Le 19 décembre, la plupart des positions perdues ont été regagnées. Conclusion : les lignes n’auront ainsi presque pas bougé entre le début de l’offensive en février et la fin de la bataille en décembre. Au final, on estime aujourd’hui qu’il s’agit d'une victoire défensive française: les poilus sont parvenus à contenir les assauts répétés des Allemands. Lesquels n'ont jamais pu approcher à moins de 5 km de Verdun.
 
«Attaque au gaz», eau forte d'Otto Dix (Domaine public (https://www.flickr.com/photos/ilsenzanomeanam/21985813249))

Le symbole et le mythe
Au-delà, le nom de Verdun devient dans l’Hexagone un mythe et un symbole. Le symbole de la «Grande guerre». Et celui de l’immense boucherie que fut le conflit. Même s’il est prouvé que l’offensive de la Somme, menée conjointement avec les Britanniques, fut encore plus meurtrière (les historiens évoquent plus d’un million de morts). Mais Verdun est une bataille que les Français ont menée pratiquement seuls.
 
En Allemagne, l’opération est considérée comme une bataille parmi d’autres. Elle a été réintégrée dans la mémoire nationale à la fin des années 1920 par les milieux nationalistes sur le thème: les soldats allemands «n’ont pas été battus, mais trahis par leurs officiers, comme Falkenhayn, et par les sociaux-démocrates qui ont demandé la paix.
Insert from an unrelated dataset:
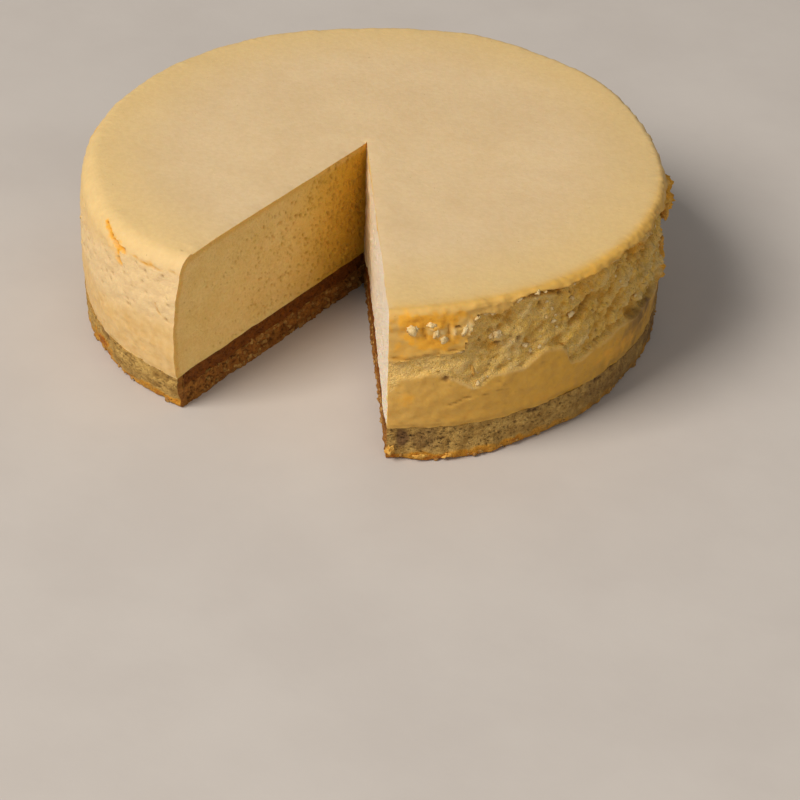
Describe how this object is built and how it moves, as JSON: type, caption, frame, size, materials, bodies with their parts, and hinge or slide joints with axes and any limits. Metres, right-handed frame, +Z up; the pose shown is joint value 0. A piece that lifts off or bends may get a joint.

Verdun devient le lieu emblématique du soldat au regard d’airain sous un casque d’acier», rapporte Antoine Probst.
 
Mais aujourd’hui, dans les deux pays, le souvenir de la bataille est celui de la mort de masse pendant la première guerre de l’ère industrielle. Et les morts sont autant français qu’allemands : les ossements conservés au fameux ossuaire de Douaumont appartiennent à part égale aux militaires des deux nations. C’est en quelque sorte ce qu’ont voulu symboliser le président François Mitterrand et le chancelier Helmut Kohl quand ils assistent main dans la main à Douaumont le 22 septembre 1984 à une cérémonie à la mémoire des victimes.